Police investigate at Leytonstone station after three people were stabbed on December 5: The attacker reportedly shouted “This is for Syria” (©Tolga Akmen/Anadolu Agency/Getty Images)There is a convention in British journalism that whenever the House of Commons holds a long debate on a matter of war, it is said to have “risen to the occasion”. MPs are then ordinarily reported to have shown the depth, breadth and “considerable experience” of the House. But the day-long debate in December over whether British planes should join the multinational coalition against Islamic State in Syria showed no such thing. It showed a deracinated, easily distracted and strikingly fearful chamber — in other words a chamber that perfectly reflected the nation at large.

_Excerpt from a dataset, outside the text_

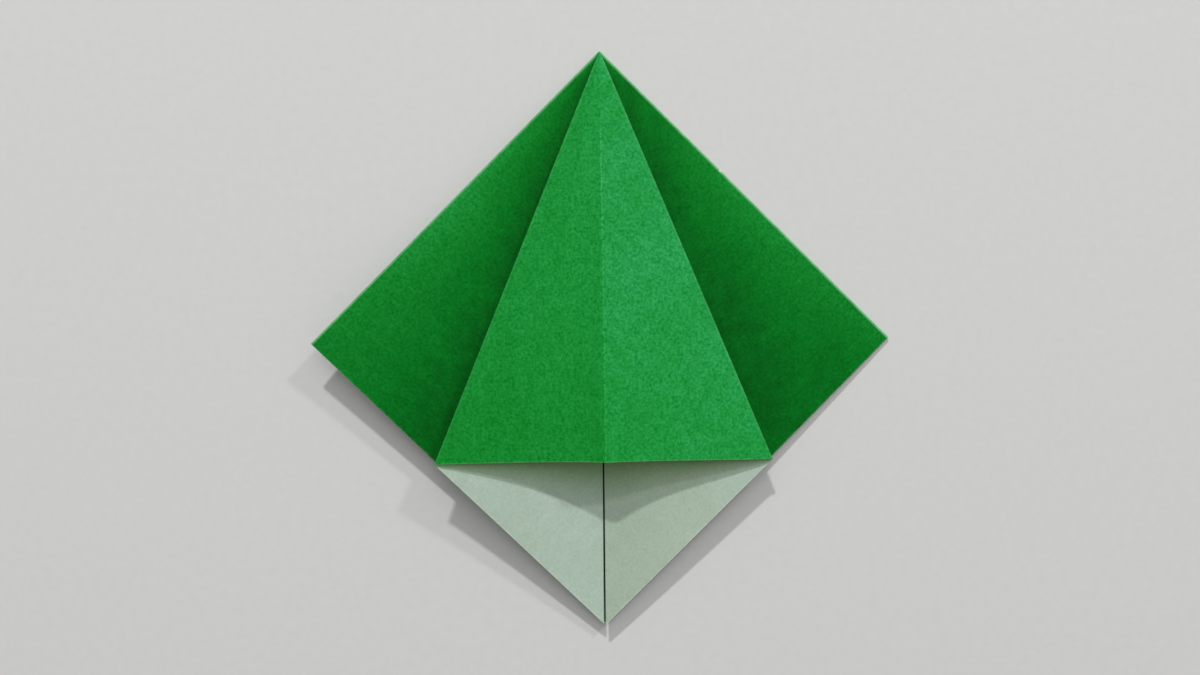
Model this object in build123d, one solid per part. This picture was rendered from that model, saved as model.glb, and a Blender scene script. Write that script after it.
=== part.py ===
from build123d import *
from itertools import pairwise
from math import acos, cos, degrees, radians, sin, sqrt, tan
import os

os.makedirs("parts", exist_ok=True)

# The sheet of paper, before it is folded.
paper_side = 150.0
paper_thickness = 0.1

# How tightly it is pressed.
layer_gap = 0.12        # air between two layers at the closed point
slit_width = 0.3        # left open between the flaps down the middle
ridge_radius = 0.4      # of the worn crease along the middle of the kite
point_length = 1.8      # of the closed point, where all the creases run together

# How far each fold springs open, in degrees.
lower_flap_opening = 0.3
left_flap_lift = 4.9
left_flap_opening = 0.4
kite_left_rise = 6.0
right_flap_opening = 1.3
kite_right_rise = 4.6

# The sheet's middle lines and diagonals meet at this angle. The squash fold halves it again.
eighth_turn = 45.0
half_kite = eighth_turn / 2

# Length of each kind of crease, from the middle of the sheet to its edge.
half_side = paper_side / 2
half_diagonal = half_side * sqrt(2)
kite_side = half_side / cos(radians(half_kite))

# Every crease is a ray from the middle of the sheet. Once round it, they run from the ridge of the
# kite, on top, down the left side to the crease that lies on the table, and up the right side.
down_the_left = [
    "ridge",
    "left_kite_edge",
    "left_upper_middle",
    "left_upper_edge",
    "left_lower_middle",
    "left_lower_edge",
    "table",
]
up_the_right = ["table", "right_edge", "right_middle", "right_kite_edge", "ridge"]

# On the flat sheet, a crease is a middle line, a diagonal or a side of the kite.
side_edges = ("left_upper_edge", "left_lower_edge", "right_edge")
beside_slit = ("left_upper_middle", "left_lower_middle", "right_middle")
kite_edges = ("left_kite_edge", "right_kite_edge")
crease_length = {name: half_side for name in (*side_edges, "ridge")}
crease_length |= {name: half_diagonal for name in (*beside_slit, "table")}
crease_length |= {name: kite_side for name in kite_edges}

# Heights of the layers' middles at the closed point. Both sides end at the kite on top, so the
# fewer layers on the right lie further apart.
layer_pitch = paper_thickness + layer_gap
bottom_height = paper_thickness / 2
left_steps = len(down_the_left) - 2
right_steps = len(up_the_right) - 2
stack_height = left_steps * layer_pitch
top_height = bottom_height + stack_height


def turned(direction, hinge, angle):
    # a direction turned about a crease, to the side on which it rises from the table
    one = direction.rotate(Axis((0, 0, 0), hinge), angle)
    other = direction.rotate(Axis((0, 0, 0), hinge), -angle)
    return one if one.Z > other.Z else other


def within(start, toward, angle):
    # the direction at an angle from one crease towards another, in the plane of both
    return start.rotate(Axis((0, 0, 0), start.cross(toward)), angle)


def closing(left, right, angle):
    # the upper one of the two directions at the same angle from two others
    middle = (left + right).normalized()
    half_spread = acos(left.dot(right)) / 2
    along = cos(radians(angle)) / cos(half_spread)
    normal = right.cross(left).normalized()
    upward = normal if normal.Z > 0 else -normal
    return middle * along + upward * sqrt(1 - along**2)


# Directions of the creases in the folded sheet. The layer on either side of the table crease lies
# on the table, and each other crease is where the fold that carries it, sprung open, puts it. The
# ridge closes the ring: it keeps the angle to both sides of the kite that it has in the flat sheet.
ray = {}
ray["table"] = Vector(0, -1, 0)
ray["left_lower_edge"] = ray["table"].rotate(Axis.Z, -eighth_turn)
ray["right_edge"] = ray["table"].rotate(Axis.Z, eighth_turn)
ray["left_lower_middle"] = turned(ray["table"], ray["left_lower_edge"], lower_flap_opening)
ray["left_upper_edge"] = turned(ray["left_lower_edge"], ray["left_lower_middle"], left_flap_lift)
ray["left_upper_middle"] = turned(ray["left_lower_middle"], ray["left_upper_edge"], left_flap_opening)
ray["right_middle"] = turned(ray["table"], ray["right_edge"], right_flap_opening)

on_left_flap = within(ray["left_upper_middle"], ray["left_upper_edge"], half_kite)
on_right_flap = within(ray["right_middle"], ray["right_edge"], half_kite)
ray["left_kite_edge"] = turned(on_left_flap, ray["left_upper_middle"], kite_left_rise)
ray["right_kite_edge"] = turned(on_right_flap, ray["right_middle"], kite_right_rise)
ray["ridge"] = closing(ray["left_kite_edge"], ray["right_kite_edge"], half_kite)


class Facet:
    # a flat field of the sheet between two neighbouring creases, at its height in the stack
    def __init__(self, first, last, height):
        self.first = first
        self.last = last
        self.base = Vector(0, 0, height)
        self.normal = ray[first].cross(ray[last]).normalized()
        # where the flat field ends beside each crease: a line's start, level with the point
        self.fold_line = {}

    def inward(self, crease):
        # in the facet's plane, square to one of its creases and away from it
        other = ray[self.last] if crease == self.first else ray[self.first]
        return (other - ray[crease] * other.dot(ray[crease])).normalized()

    def meets(self, crease, goal, direction):
        # how far along its fold line beside a crease the facet meets another line in its plane
        across = direction.cross(self.normal)
        return (goal - self.fold_line[crease]).dot(across) / ray[crease].dot(across)

    def span(self, crease):
        # from where to where the fold line beside a crease runs: the point and the raw edge
        other = self.last if crease == self.first else self.first
        edge_start = self.base + ray[self.first] * crease_length[self.first]
        edge_end = self.base + ray[self.last] * crease_length[self.last]
        at_point = self.meets(crease, self.fold_line[other], ray[other])
        at_edge = self.meets(crease, edge_start, edge_end - edge_start)
        return at_point, at_edge

    def plate(self):
        at_point, first_edge = self.span(self.first)
        last_edge = self.span(self.last)[1]
        outline = Wire.make_polygon([
            self.fold_line[self.first] + ray[self.first] * at_point,
            self.fold_line[self.first] + ray[self.first] * first_edge,
            self.fold_line[self.last] + ray[self.last] * last_edge,
        ])
        return extrude(Face(outline), amount=paper_thickness / 2, dir=self.normal, both=True)


class Fold:
    # a rounded crease between two facets, an arc that touches the planes of both
    def __init__(self, crease, before, after, inset=0, radius=None):
        self.crease = crease
        self.before = before
        self.after = after
        axis = ray[crease]
        corner = self.corner()
        into_before = before.inward(crease)
        into_after = after.inward(crease)
        half_opening = acos(into_before.dot(into_after)) / 2
        if radius is None:
            # the outside of the arc lies the given inset from the crease's own line
            line = (before.base + after.base) / 2
            line = line - axis * line.dot(axis)
            outside = (line - corner).length + inset
            radius = (outside + paper_thickness / 2) / (1 / sin(half_opening) - 1)
        reach = radius / tan(half_opening)
        before.fold_line[crease] = corner + into_before * reach
        after.fold_line[crease] = corner + into_after * reach
        self.radius = radius
        self.sweep = 180 - 2 * degrees(half_opening)
        self.centre = corner + (into_before + into_after).normalized() * (radius / sin(half_opening))
        self.outward = (corner - self.centre).normalized()

    def corner(self):
        # a point of the line in which the two facets' planes meet, level with the closed point
        axis = ray[self.crease]
        into_before = self.before.inward(self.crease)
        into_after = self.after.inward(self.crease)
        across = into_before.cross(axis)
        apart = self.before.base - self.after.base
        start = self.after.base - axis * self.after.base.dot(axis)
        return start + into_after * (apart.dot(across) / into_after.dot(across))

    def bend(self):
        # from the point to the raw edge, as far as both facets reach
        start = max(self.before.span(self.crease)[0], self.after.span(self.crease)[0])
        end = min(self.before.span(self.crease)[1], self.after.span(self.crease)[1])
        axis = ray[self.crease]
        section = Plane(self.centre + axis * start, x_dir=self.outward, z_dir=axis)
        half = self.sweep / 2
        outer = CenterArc((0, 0), self.radius + paper_thickness / 2, -half, self.sweep)
        inner = CenterArc((0, 0), self.radius - paper_thickness / 2, half, -self.sweep)
        ends = [Line(outer @ 1, inner @ 0), Line(inner @ 1, outer @ 0)]
        return extrude(section * make_face([outer, inner, *ends]), amount=end - start, dir=axis)


# The ten fields of the sheet, once round its middle.
facets = []
for step, (first, last) in enumerate(pairwise(down_the_left)):
    facets.append(Facet(first, last, top_height - step * layer_pitch))
for step, (first, last) in enumerate(pairwise(up_the_right)):
    facets.append(Facet(first, last, bottom_height + step * stack_height / right_steps))

# The creases between them. Folds at the sides of the square keep to its outline. Folds down the
# middle stop short of it, so that the slit stays open. The crease on the table lies flat.
folds = []
for place, facet in enumerate(facets):
    before = facets[place - 1]
    crease = facet.first
    if crease == "table":
        before.fold_line[crease] = before.base
        facet.fold_line[crease] = facet.base
    elif crease == "ridge":
        folds.append(Fold(crease, before, facet, radius=ridge_radius))
    elif crease in beside_slit:
        folds.append(Fold(crease, before, facet, inset=slit_width / 2))
    else:
        folds.append(Fold(crease, before, facet))

# The closed point: the corner of the square, in which the layers are pressed into one. Its top
# follows the two halves of the kite.
edge_length = point_length / cos(radians(eighth_turn))
left_end = ray["left_lower_edge"] * edge_length
right_end = ray["right_edge"] * edge_length
corner = Wire.make_polygon([Vector(0, 0, 0), left_end, right_end])
point = extrude(Face(corner), amount=2 * top_height, dir=(0, 0, 1))
for facet in (facets[0], facets[-1]):
    point = split(point, bisect_by=Plane(facet.base, z_dir=facet.normal), keep=Keep.TOP)

pieces = [facet.plate() for facet in facets] + [fold.bend() for fold in folds]
folded_sheet = point.fuse(*pieces)

# The middle of the square that lies on the table is the origin.
folded_sheet = Pos(0, half_diagonal / 2, 0) * folded_sheet
export_step(folded_sheet, "parts/folded_sheet.step")
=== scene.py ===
import math

import bmesh
import bpy
import numpy as np
from mathutils import Matrix, Vector, noise


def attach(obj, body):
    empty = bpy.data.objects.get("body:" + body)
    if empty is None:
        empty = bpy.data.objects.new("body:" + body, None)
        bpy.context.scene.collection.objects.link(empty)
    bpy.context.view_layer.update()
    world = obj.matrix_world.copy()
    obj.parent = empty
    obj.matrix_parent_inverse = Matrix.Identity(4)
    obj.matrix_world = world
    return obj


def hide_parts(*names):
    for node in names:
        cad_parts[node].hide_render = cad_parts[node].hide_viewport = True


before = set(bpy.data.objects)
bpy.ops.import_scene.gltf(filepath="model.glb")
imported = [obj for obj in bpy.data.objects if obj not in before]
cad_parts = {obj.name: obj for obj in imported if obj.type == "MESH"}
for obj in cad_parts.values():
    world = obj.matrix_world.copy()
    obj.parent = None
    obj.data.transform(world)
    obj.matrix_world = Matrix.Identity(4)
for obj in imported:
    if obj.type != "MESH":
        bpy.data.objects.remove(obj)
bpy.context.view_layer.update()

mm = 0.001

# Same sizes as the solid: one square sheet, its folds and how far each one springs open.
sheetSizes = {
    "side": 150 * mm,
    "thickness": 0.1 * mm,
    "layerGap": 0.12 * mm,       # air between layers at the closed point
    "slit": 0.3 * mm,            # open line down the middle
    "ridgeRadius": 0.4 * mm,
    "lowerFlapOpening": 0.3,     # degrees, as all the angles below
    "leftFlapLift": 4.9,
    "leftFlapOpening": 0.4,
    "kiteLeftRise": 6.0,
    "rightFlapOpening": 1.3,
    "kiteRightRise": 4.6,
    "rowsDown": 76,              # mesh rows from the point to the cut edge
    "rowCrowding": 1.15,         # above 1, rows lie closer together near the point
    "lastRow": 0.9985,           # one more row just inside the cut edge
    "columnsAcross": 30,         # mesh columns in each flat field
    "besideFold": 0.004,         # one more column just inside the field, at each of its folds
    "columnsRound": 9,           # mesh columns round each fold
    "bowStartsAcross": 0.09,     # share of a field beside each fold that eases into the bow
    "bowStartsDown": 0.05,       # and below the closed point
    "wavesDown": 2.3,            # waves of a fold's wander from the point to the cut edge
    "wavesApart": 0.7,           # keeps the folds' waves from looking alike
    "pointInset": 0.02 * mm,     # how far inside the square's corner the sheet's middle ends
    "mergeWithin": 0.001 * mm,   # mesh points closer than this become one
    "sharpAbove": 50,            # degrees between two faces from which their edge is drawn sharp
}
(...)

Not the least of the bad signs was how self-absorbed the House had become. Rather than debating the serious issue of international terrorism or putting British pilots in harm’s way over Syria, opposition parties repeatedly complained about a reported remark of the Prime Minister’s on the eve of the debate when he was said to have described those opposed to Britain joining air strikes against IS in Syria as “terrorist sympathisers”. Given that the Labour party is now led by two men who have spent decades supporting, honouring and hosting terrorist groups ranging from the IRA to Hamas and Hezbollah this description was not such an outrageous fiction as Labour MPs among others portrayed it to be. Nevertheless, each took it in turns to express their hurt over the nomenclature.
But even this did not exemplify the self-absorption of the House so much as its preening wordplay over what to call the enemy. Not three weeks after IS’s men had slaughtered 130 people and wounded many more in Paris, the House of Commons seemed less concerned over how to avenge our friends in France (or our own citizens slaughtered by IS months earlier on a beach in Tunisia) than they were about avoiding offence. This was personified in the form of a new and otherwise obscure Conservative MP called Rehman Chishti. In response to the rise of IS this young member has been trying to make his name by petitioning politicians, the media and especially the BBC, to call IS “Daesh”. The fact that “Daesh” simply means IS in Arabic makes it a fatuous demand. The claim that IS dislike being called Daesh because it sounds like something rude in Arabic makes it pathetic. Perhaps Chishti and Co think we can “bait” IS into submission?
So up he popped during the Prime Minister’s opening statement and was credited by Mr Cameron with persuading him that it is indeed “time to join our key ally France, the Arab League, and other members of the international community in using as frequently as possible the terminology Daesh rather than ISIL”. Equally importantly the government instructed all of its members to refer to the group by this new formulation — a formulation which had the advantage of giving everyone an instant patina of knowledge. Many needed it.
During the debate the Scottish National Party leader in Westminster, Angus Robertson (representing a grouping whose foreign policy thinking has rarely stretched beyond Berwick-upon-Tweed), struggled to demonstrate much insight, but right on cue gave way again to Chishti. He honoured Chishti’s campaign, and noted across the floor what an important intervention it was. From thenceforth almost everybody talked of “Daesh” or “ISIL-Daesh”. Some tried a vaguely Arabic accent, as though pretending they could speak Arabic. Others, aspiring to the same impression, satisfied everyone with a glottal stop. All were aware that were they to err they might not only provoke the jack-in-the-box Chishti but the ire of the whole House. Paris had burned and in response Westminster quibbled.